INSTRUCTIONS TO FOLLOW
Return the whole listing exactly as it stands.

** START OF DATASET CONTENT **

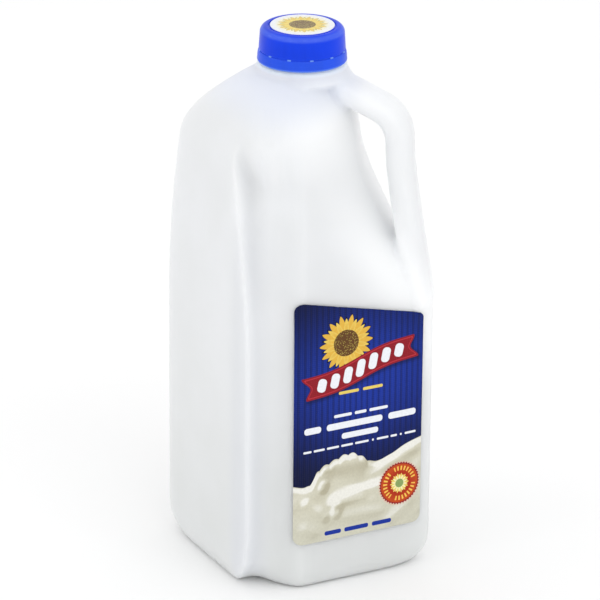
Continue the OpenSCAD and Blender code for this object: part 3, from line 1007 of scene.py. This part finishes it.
class MILK_JUG_OT_set_stage(bpy.types.Operator):
    """Sets the pale floor, the soft light and the camera"""

    bl_idname = "milk_jug.set_stage"
    bl_label = "Stage"

    def execute(self, context):
        stage = context.scene.milk_jug_stage
        context.scene.view_settings.view_transform = "Standard"
        nothing_selected()
        bpy.ops.mesh.primitive_circle_add(vertices=96, radius=FLOOR_RADIUS, fill_type="NGON")
        floor = context.object
        floor.name = "floor"
        floor.data.materials.append(floor_finish(context.scene.milk_jug_colours))
        self.light_sky(context, stage.sky)
        self.add_light("key_light", (1.7, -1.5, 1.9), stage.light_size, stage.key)
        self.add_light("fill_light", (-1.8, -1.2, 1.6), stage.light_size, stage.fill)
        self.add_camera(context, stage)
        return {"FINISHED"}

    def light_sky(self, context, strength):
        world = bpy.data.worlds.new("Studio")
        context.scene.world = world
        world.use_nodes = True
        background = world.node_tree.nodes["Background"]
        background.inputs["Color"].default_value = (1.0, 1.0, 1.0, 1.0)
        background.inputs["Strength"].default_value = strength

    def add_light(self, name, place, size, power):
        nothing_selected()
        bpy.ops.object.light_add(type="AREA", location=place)
        light = bpy.context.object
        light.name = name
        light.data.size = size
        light.data.energy = power
        aim = LIT_POINT - Vector(place)
        light.rotation_euler = aim.to_track_quat("-Z", "Y").to_euler()

    def add_camera(self, context, stage):
        """Stands the camera in front of the jug, tilted down and rolled a little."""
        turn, tilt, roll = stage.camera_turn, stage.camera_tilt, stage.camera_roll
        ahead = Vector((-math.sin(turn) * math.cos(tilt), math.cos(turn) * math.cos(tilt), -math.sin(tilt)))
        level = ahead.cross(Vector((0, 0, 1))).normalized()
        over = level.cross(ahead)
        right = level * math.cos(roll) + over * math.sin(roll)
        up = over * math.cos(roll) - level * math.sin(roll)
        nothing_selected()
        bpy.ops.object.camera_add()
        camera = context.object
        camera.name = "camera"
        axes = Matrix((right, up, -ahead)).transposed().to_4x4()
        away = stage.camera_away
        axes.translation = (away * math.sin(turn), -away * math.cos(turn), stage.camera_height)
        camera.matrix_world = axes
        camera.data.lens = stage.lens
        camera.data.clip_end = 50
        context.scene.camera = camera


class MILK_JUG_PT_panel(bpy.types.Panel):
    """Lists the milk jug's pieces"""

    bl_label = "Milk Jug"
    bl_idname = "MILK_JUG_PT_panel"
    bl_space_type = "VIEW_3D"
    bl_region_type = "UI"
    bl_category = "Milk Jug"

    def draw(self, context):
        for operator in OPERATORS:
            self.layout.operator(operator.bl_idname)
        for name, _ in SETTINGS:
            group = getattr(context.scene, name)
            for key in group.bl_rna.properties.keys():
                if key not in ("rna_type", "name"):
                    self.layout.prop(group, key)


OPERATORS = (
    MILK_JUG_OT_blow_jug,
    MILK_JUG_OT_turn_cap,
    MILK_JUG_OT_cut_sticker,
    MILK_JUG_OT_paste_label,
    MILK_JUG_OT_set_stage,
)
SETTINGS = (
    ("milk_jug_sizes", MilkJugSizes),
    ("milk_jug_colours", MilkJugColours),
    ("milk_jug_stage", MilkJugStage),
)


def register():
    for name, settings in SETTINGS:
        bpy.utils.register_class(settings)
        setattr(bpy.types.Scene, name, PointerProperty(type=settings))
    for made in (*OPERATORS, MILK_JUG_PT_panel):
        bpy.utils.register_class(made)


def unregister():
    for made in (MILK_JUG_PT_panel, *reversed(OPERATORS)):
        bpy.utils.unregister_class(made)
    for name, settings in reversed(SETTINGS):
        delattr(bpy.types.Scene, name)
        bpy.utils.unregister_class(settings)


def main():
    register()
    GROUPS.update(build_groups())
    bpy.ops.milk_jug.blow_jug()
    bpy.ops.milk_jug.turn_cap()
    bpy.ops.milk_jug.cut_sticker()
    bpy.ops.milk_jug.paste_label()
    bpy.ops.milk_jug.set_stage()


if __name__ == "__main__":
    main()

** END OF DATASET CONTENT **

THE SOLUTION
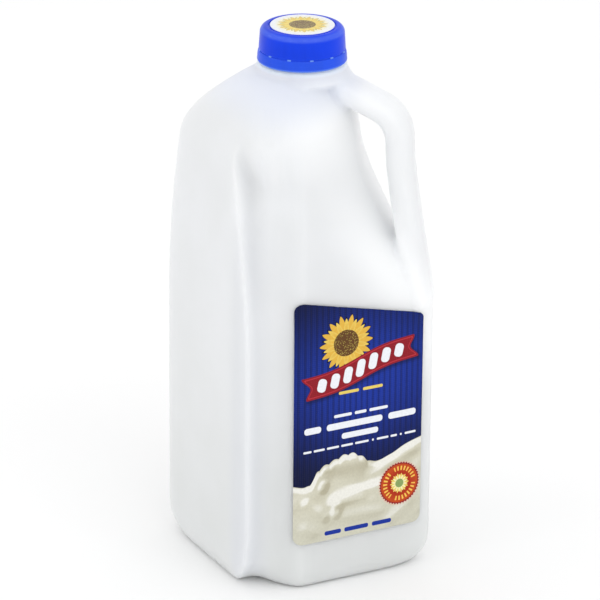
Continue the OpenSCAD and Blender code for this object: part 3, from line 1007 of scene.py. This part finishes it.
class MILK_JUG_OT_set_stage(bpy.types.Operator):
    """Sets the pale floor, the soft light and the camera"""

    bl_idname = "milk_jug.set_stage"
    bl_label = "Stage"

    def execute(self, context):
        stage = context.scene.milk_jug_stage
        context.scene.view_settings.view_transform = "Standard"
        nothing_selected()
        bpy.ops.mesh.primitive_circle_add(vertices=96, radius=FLOOR_RADIUS, fill_type="NGON")
        floor = context.object
        floor.name = "floor"
        floor.data.materials.append(floor_finish(context.scene.milk_jug_colours))
        self.light_sky(context, stage.sky)
        self.add_light("key_light", (1.7, -1.5, 1.9), stage.light_size, stage.key)
        self.add_light("fill_light", (-1.8, -1.2, 1.6), stage.light_size, stage.fill)
        self.add_camera(context, stage)
        return {"FINISHED"}

    def light_sky(self, context, strength):
        world = bpy.data.worlds.new("Studio")
        context.scene.world = world
        world.use_nodes = True
        background = world.node_tree.nodes["Background"]
        background.inputs["Color"].default_value = (1.0, 1.0, 1.0, 1.0)
        background.inputs["Strength"].default_value = strength

    def add_light(self, name, place, size, power):
        nothing_selected()
        bpy.ops.object.light_add(type="AREA", location=place)
        light = bpy.context.object
        light.name = name
        light.data.size = size
        light.data.energy = power
        aim = LIT_POINT - Vector(place)
        light.rotation_euler = aim.to_track_quat("-Z", "Y").to_euler()

    def add_camera(self, context, stage):
        """Stands the camera in front of the jug, tilted down and rolled a little."""
        turn, tilt, roll = stage.camera_turn, stage.camera_tilt, stage.camera_roll
        ahead = Vector((-math.sin(turn) * math.cos(tilt), math.cos(turn) * math.cos(tilt), -math.sin(tilt)))
        level = ahead.cross(Vector((0, 0, 1))).normalized()
        over = level.cross(ahead)
        right = level * math.cos(roll) + over * math.sin(roll)
        up = over * math.cos(roll) - level * math.sin(roll)
        nothing_selected()
        bpy.ops.object.camera_add()
        camera = context.object
        camera.name = "camera"
        axes = Matrix((right, up, -ahead)).transposed().to_4x4()
        away = stage.camera_away
        axes.translation = (away * math.sin(turn), -away * math.cos(turn), stage.camera_height)
        camera.matrix_world = axes
        camera.data.lens = stage.lens
        camera.data.clip_end = 50
        context.scene.camera = camera


class MILK_JUG_PT_panel(bpy.types.Panel):
    """Lists the milk jug's pieces"""

    bl_label = "Milk Jug"
    bl_idname = "MILK_JUG_PT_panel"
    bl_space_type = "VIEW_3D"
    bl_region_type = "UI"
    bl_category = "Milk Jug"

    def draw(self, context):
        for operator in OPERATORS:
            self.layout.operator(operator.bl_idname)
        for name, _ in SETTINGS:
            group = getattr(context.scene, name)
            for key in group.bl_rna.properties.keys():
                if key not in ("rna_type", "name"):
                    self.layout.prop(group, key)


OPERATORS = (
    MILK_JUG_OT_blow_jug,
    MILK_JUG_OT_turn_cap,
    MILK_JUG_OT_cut_sticker,
    MILK_JUG_OT_paste_label,
    MILK_JUG_OT_set_stage,
)
SETTINGS = (
    ("milk_jug_sizes", MilkJugSizes),
    ("milk_jug_colours", MilkJugColours),
    ("milk_jug_stage", MilkJugStage),
)


def register():
    for name, settings in SETTINGS:
        bpy.utils.register_class(settings)
        setattr(bpy.types.Scene, name, PointerProperty(type=settings))
    for made in (*OPERATORS, MILK_JUG_PT_panel):
        bpy.utils.register_class(made)


def unregister():
    for made in (MILK_JUG_PT_panel, *reversed(OPERATORS)):
        bpy.utils.unregister_class(made)
    for name, settings in reversed(SETTINGS):
        delattr(bpy.types.Scene, name)
        bpy.utils.unregister_class(settings)


def main():
    register()
    GROUPS.update(build_groups())
    bpy.ops.milk_jug.blow_jug()
    bpy.ops.milk_jug.turn_cap()
    bpy.ops.milk_jug.cut_sticker()
    bpy.ops.milk_jug.paste_label()
    bpy.ops.milk_jug.set_stage()


if __name__ == "__main__":
    main()